When an expression has the general form a²+2ab+b², then we can factor it as (a+b)². For example, x²+10x+25 can be factored as (x+5)². This method is based on the pattern (a+b)²=a²+2ab+b², which can be verified by expanding the parentheses in (a+b)(a+b).

## Want to join the conversation?

- Where in life do I use this(52 votes)
- factoring is a key foundational concept in math. Skills in higher level math are very useful while getting a degree(8 votes)

- at3:29-3:32he said something about FOIL whats that?(11 votes)
- FOIL is one way for students to remember how to multiply two binomials.

F means first, O means outer, I means inner, and L means last.

Example: suppose we want to find (3x + 5)(2x - 7).

First is (3x)(2x) = 6x^2.

Outer is (3x)(-7) = -21x

Inner is (5)(2x) = 10x.

Last is (5)(-7) = -35.

Now we add these four products to get 6x^2 - 21x + 10x - 35 = 6x^2 - 11x - 35.

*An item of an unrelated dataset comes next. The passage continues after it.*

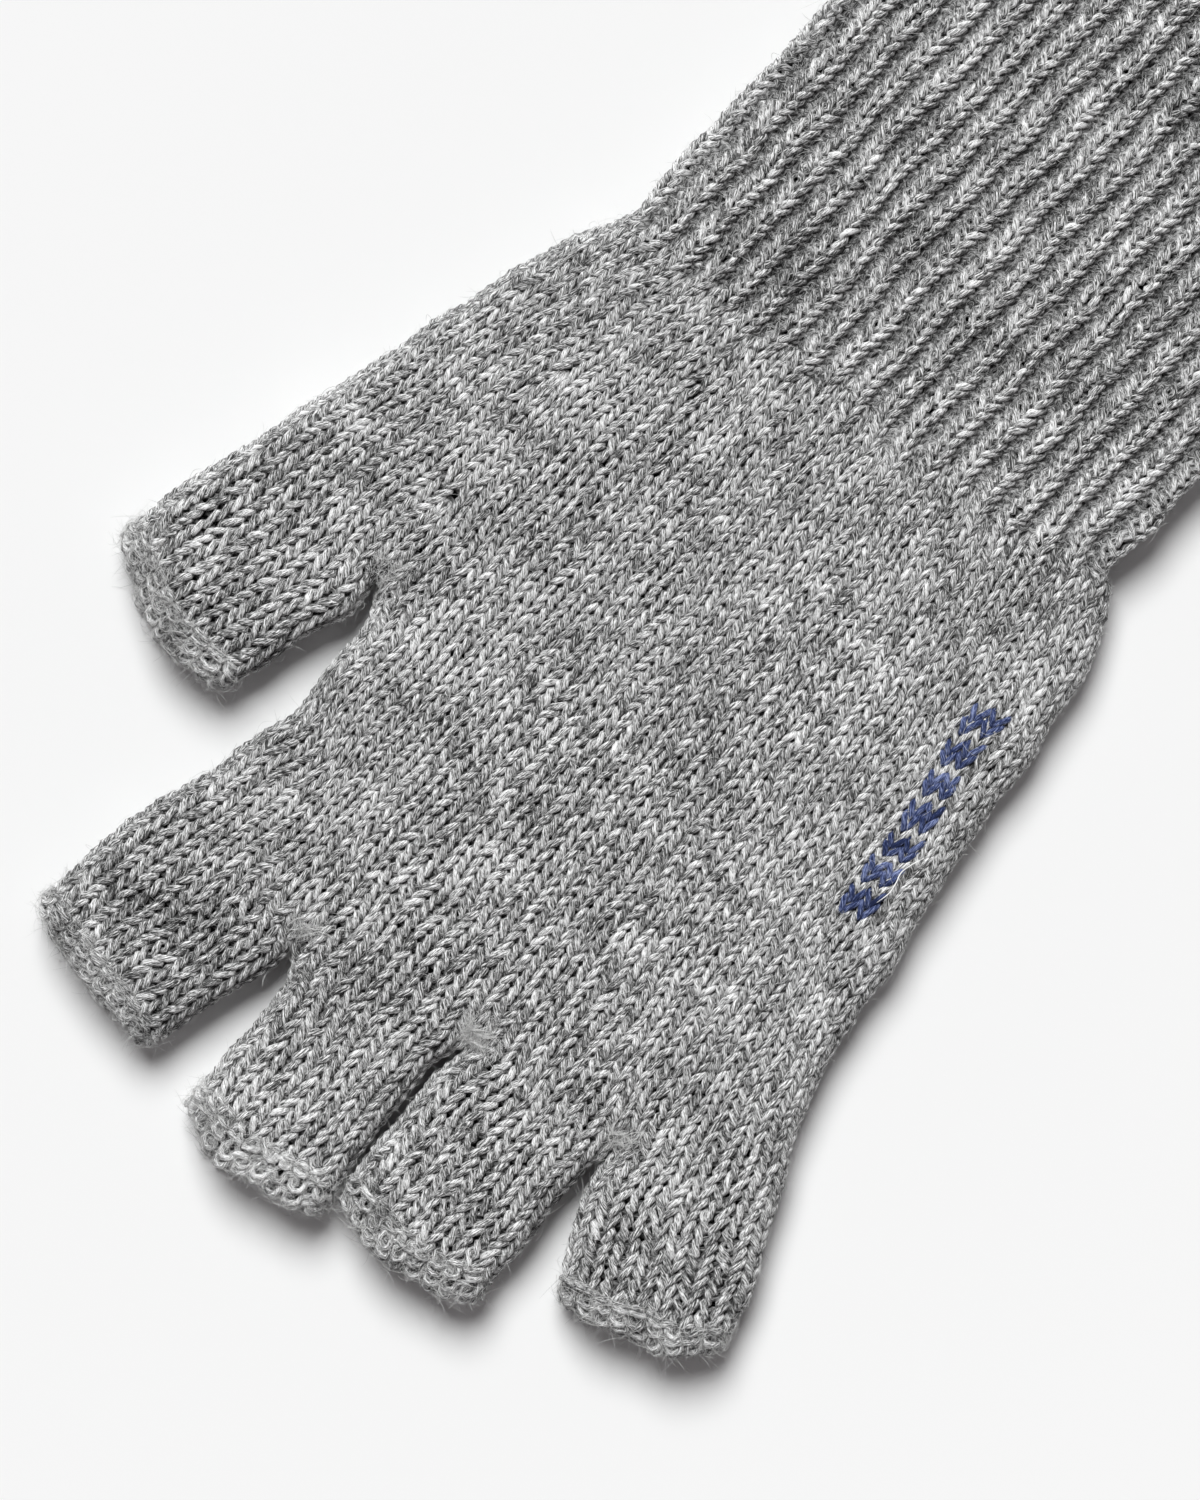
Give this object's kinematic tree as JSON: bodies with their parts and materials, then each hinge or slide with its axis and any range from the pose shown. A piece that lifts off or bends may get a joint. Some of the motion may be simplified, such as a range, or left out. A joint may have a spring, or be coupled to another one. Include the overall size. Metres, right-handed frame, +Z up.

It is optional to use FOIL to remember how to multiply two binomials. Personally, I don't think of it so much as FOIL. Rather, I use the concept of multiplying each term in the first binomial by each term in the second binomial, then adding the products. This concept that I use to multiply two binomials easily extends to multiplying polynomials with more than two terms and/or multiplying more than two polynomials at a time, whereas FOIL does not easily extend beyond multiplying two binomials.(36 votes)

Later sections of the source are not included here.